Jubilee Iraq
October 3, 2003
Paul Bremer said at a Friday press briefing at the Pentagon.”I have to say that it is curious to me to have a country whose per capita income GDP (gross domestic product) is about $800 – that’ll be Iraq (when oil begins to flow at pre-war levels) – that a county that poor should be required to pay reparations to countries whose per capita GDP is a factor of 10 times that for a war which all of the Iraqis who are now in government opposed. So I think there needs to be a very serious look at this whole reparations issue.” Bremer said he didn’t know if the Governing Coucil had raised the issue of reperations with Kuwait and Saudi. He said Iraq should have an income of $19-20bn in 2005 with a budget cost of about $15bn, leaving $4-5bn for reconstruction costs. But debt service at 6% would cost at least $7bn.
MP Yousef al-Zalzalah told al-Watan: “Demanding that Kuwait of its own accord give up its rights is something unacceptable because the reparations are part of the big losses of the tyrannical (Iraqi) invasion.”
MP Daifallah Buramiya told the Arab Times: “If Bremer is so concerned about per capita income he has to demand dropping all of the United States of America debts on poor nations where per capita incomes don’t exceed $30 a year.”
Islamist MP Khaled al-Adwa said: “The Iraqi occupation happened, so the past political leadership or the one that follows it must bear responsibility for that occupation.”
Islamist MP Walid al-Tabtabai said: “So how can such a (U.S.) call be made?” Tabtabai asked. “We will reject this call which robs the Kuwaiti people of what rightfully belongs to it.”
If response to the issue of whether US reconstruction funds should be loans not grants, Bremer said: “The problem with that argument is, at least if you look at it from my perspective, the Iraqis have more than $200 billion in overhang from debt and reparations. This is a big chunk of change. And although the reparations don’t carry an interest rate, if you just take the debt – it’s about 124, 125 billion (dollars); nobody’s quite sure – and if you assume that that debt carried an average interest rate of, say, 6 percent, which is the rate these days, that would mean a debt service amount of $7 billion a year.
Well, I just went through what the likely budget looks like in 2005, when we finally get our nose above water, and we’re only going to have $5 billion more than we’re going to spend. So the debt servicing, in other words, would bankrupt the country in 2005, if you just take my back-of-the-envelope calculations.

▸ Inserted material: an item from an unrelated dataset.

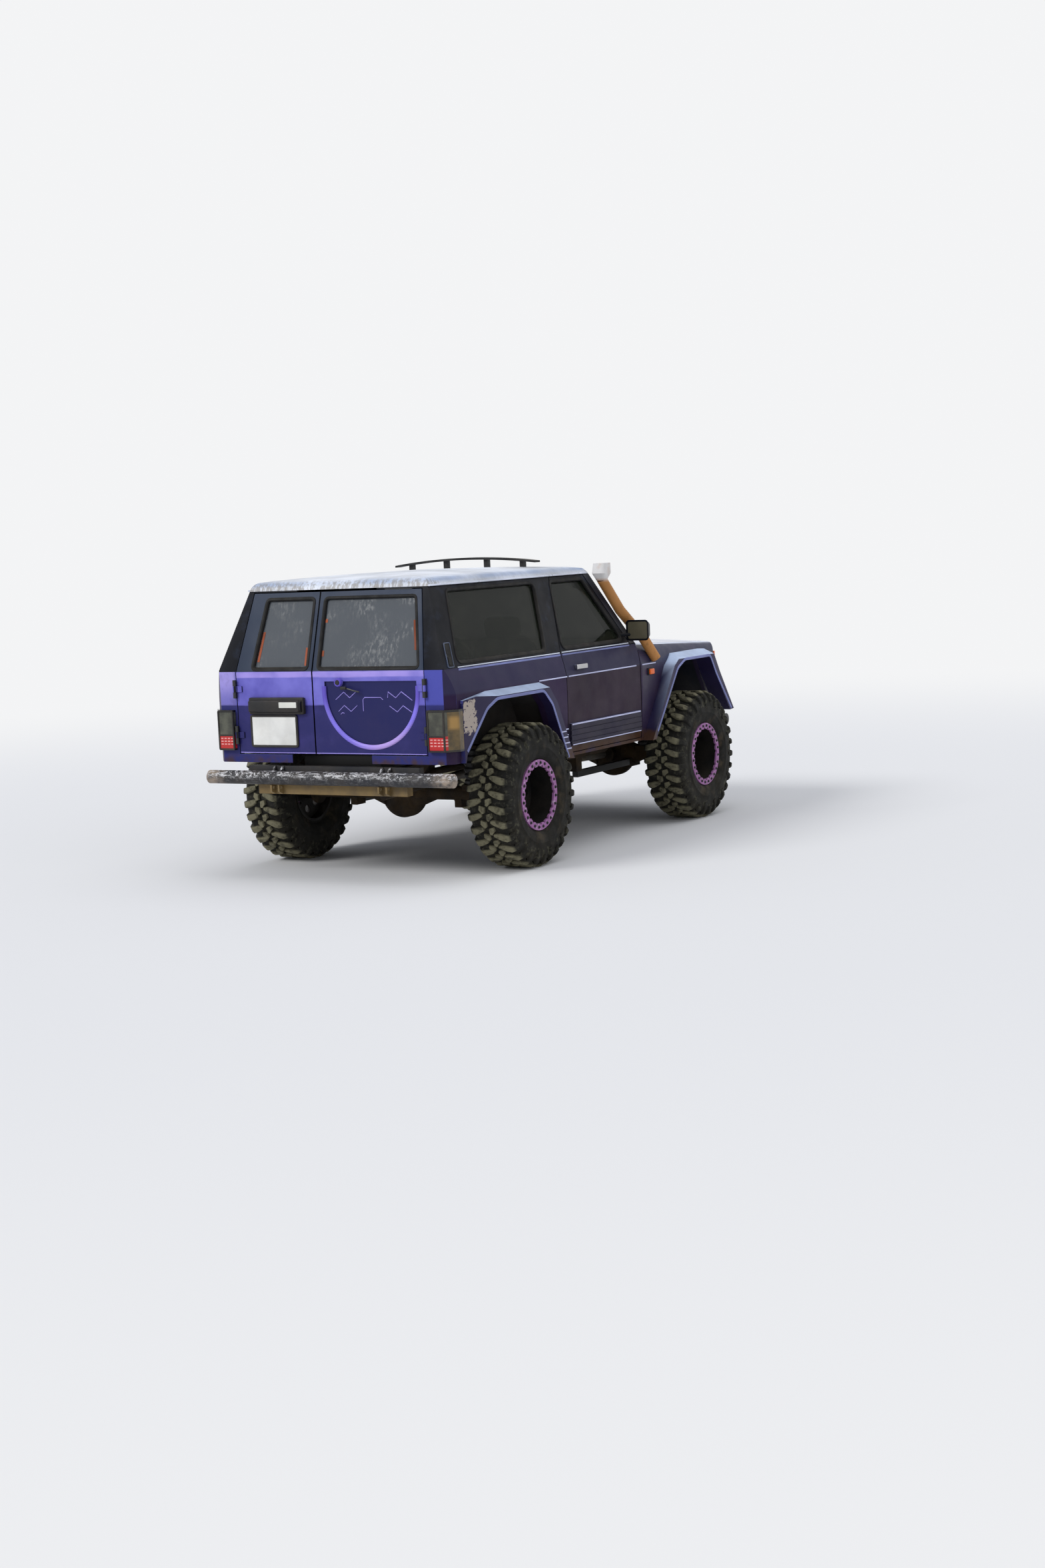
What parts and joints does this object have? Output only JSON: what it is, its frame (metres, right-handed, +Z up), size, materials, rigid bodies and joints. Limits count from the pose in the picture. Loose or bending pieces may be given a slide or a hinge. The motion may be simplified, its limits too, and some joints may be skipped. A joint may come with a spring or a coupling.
{
  "type": "lifted off-road 4x4",
  "caption": "Lifted three-door off-road vehicle with large lugged tyres, flat-topped flares, unequal rear doors, snorkel and tube bumpers; wheels roll and steer, doors and hood open.",
  "frame": {"origin": "on the ground, midway along and across the whole vehicle", "axes": "-Y points forwards to the nose, +X to the left side, +Z up"},
  "size_m": [2.042, 4.0348, 1.947],
  "materials": {
    "paint": "faded violet-blue paint with dust and small chips",
    "roof_paint": "chalky weathered white paint with dirt streaks",
    "dark_paint": "dark slate paint, dusty",
    "black_steel": "black painted steel with dust",
    "scuffed_steel": "black paint scuffed to bare and white marks",
    "cast": "dusty cast iron",
    "alloy": "dull cast alloy",
    "tyre": "mud-dusted tyre rubber",
    "wheel": "faded mauve ring on a black painted dish",
    "glass": "tinted glass with dust film",
    "lamp": "red lamp lens with smoked upper part",
    "clear_lamp": "clear lamp lens",
    "snorkel": "sun-faded tan plastic",
    "plastic": "grained dark plastic",
    "fabric": "dark woven seat fabric",
    "rust": "underside steel with surface rust and dust"
  },
  "bodies": {
    "body": {"body_side_left": "paint", "body_side_right": "paint", "roof_panel": "roof_paint", "windscreen_frame": "dark_paint", "body_glass": "glass", "body_hinges": "black_steel", "fender_left": "paint", "fender_right": "paint", "nose_panel": "dark_paint", "headlamps": "clear_lamp", "flares_front": "paint", "flares_rear": "paint", "tail_lamps": "lamp", "snorkel": "snorkel", "roof_bar": "plastic", "body_floor": "dark_paint", "inner_wings": "dark_paint", "front_seats": "fabric", "rear_bench": "fabric", "dashboard": "plastic", "chassis_frame": "rust", "rear_bumper": "scuffed_steel", "front_bumper": "black_steel", "engine_block": "cast", "gearbox": "alloy", "fuel_tank": "black_steel", "exhaust": "rust", "front_axle": "cast", "rear_axle": "cast", "front_suspension": "black_steel", "rear_suspension": "black_steel"},
    "front_door_left": {"front_door_left": "paint", "door_glass_left": "glass"},
    "front_door_right": {"front_door_right": "paint", "door_glass_right": "glass"},
    "rear_door_left": {"rear_door_left": "paint", "rear_glass_left": "glass"},
    "rear_door_right": {"rear_door_right": "paint", "rear_glass_right": "glass"},
    "hood": {"hood": "paint"},
    "knuckle_left": {"knuckle_left": "cast"},
    "knuckle_right": {"knuckle_right": "cast"},
    "tie_rod": {"tie_rod": "black_steel"},
    "wheel_front_left": {"tyre_front_left": "tyre", "wheel_front_left": "wheel"},
    "wheel_front_right": {"tyre_front_right": "tyre", "wheel_front_right": "wheel"},
    "wheel_rear_left": {"tyre_rear_left": "tyre", "wheel_rear_left": "wheel"},
    "wheel_rear_right": {"tyre_rear_right": "tyre", "wheel_rear_right": "wheel"}
  },
  "joints": [
    {"name": "front_door_left_swing", "type": "hinge", "parent": "body", "child": "front_door_left", "pos_m": [0.85, -0.4975, 1], "axis": [0, 0, -1], "range_deg": [0, 70]},
    {"name": "rear_door_left_swing", "type": "hinge", "parent": "body", "child": "rear_door_left", "pos_m": [0.712, 1.9375, 1.053], "axis": [0, 0, -1], "range_deg": [0, 90]},
    {"name": "front_door_right_swing", "type": "hinge", "parent": "body", "child": "front_door_right", "pos_m": [-0.85, -0.4975, 1], "axis": [0, 0, 1], "range_deg": [0, 70]},
    {"name": "rear_door_right_swing", "type": "hinge", "parent": "body", "child": "rear_door_right", "pos_m": [-0.712, 1.9375, 1.053], "axis": [0, 0, 1], "range_deg": [0, 90]},
    {"name": "hood_lift", "type": "hinge", "parent": "body", "child": "hood", "pos_m": [0, -0.5855, 1.3], "axis": [-1, 0, 0], "range_deg": [0, 50]},
    {"name": "steer_left", "type": "hinge", "parent": "body", "child": "knuckle_left", "pos_m": [0.655, -1.2975, 0.457], "axis": [0, 0, 1], "range_deg": [-30, 30]},
    {"name": "steer_right", "type": "hinge", "parent": "body", "child": "knuckle_right", "pos_m": [-0.655, -1.2975, 0.457], "axis": [0, 0, 1], "range_deg": [-30, 30]},
    {"name": "tie_rod_pivot", "type": "hinge", "parent": "knuckle_left", "child": "tie_rod", "pos_m": [0.655, -1.4825, 0.401], "axis": [0, 0, 1], "range_deg": [-30, 30]},
    {"name": "wheel_front_left_spin", "type": "hinge", "parent": "knuckle_left", "child": "wheel_front_left", "pos_m": [0.862, -1.2975, 0.457], "axis": [1, 0, 0], "continuous": true},
    {"name": "wheel_front_right_spin", "type": "hinge", "parent": "knuckle_right", "child": "wheel_front_right", "pos_m": [-0.862, -1.2975, 0.457], "axis": [1, 0, 0], "continuous": true},
    {"name": "wheel_rear_left_spin", "type": "hinge", "parent": "body", "child": "wheel_rear_left", "pos_m": [0.862, 1.1025, 0.457], "axis": [1, 0, 0], "continuous": true},
    {"name": "wheel_rear_right_spin", "type": "hinge", "parent": "body", "child": "wheel_rear_right", "pos_m": [-0.862, 1.1025, 0.457], "axis": [1, 0, 0], "continuous": true}
  ],
  "couplings": [
    {"joint": "steer_right", "follows": "steer_left", "ratio": 1},
    {"joint": "tie_rod_pivot", "follows": "steer_left", "ratio": -1}
  ]
}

So it’s very difficult to see how a country which now has no means of repaying these debts should have more debt laid on it by the United States. And therefore, I’ve made the point that I think it’s a mistake to try to attach future revenues, to try to have a loan as part of this thing. It seems to me this will put an unnecessary burden on a country when what we’re trying to do is get this country stable and so it can go forward.
And again – I hesitate to repeat what I said often on the Hill – let’s not repeat the mistake of the Versailles Treaty in 1919, which laid very heavy reparations on Germany and which contributed directly to the morass of unrest, instability and despair which led to Adolf Hitler’s election.”
And also: “I said not a dollar (of US money) – not a dime was the suggestion of one congressman – should go to repaying those debts.”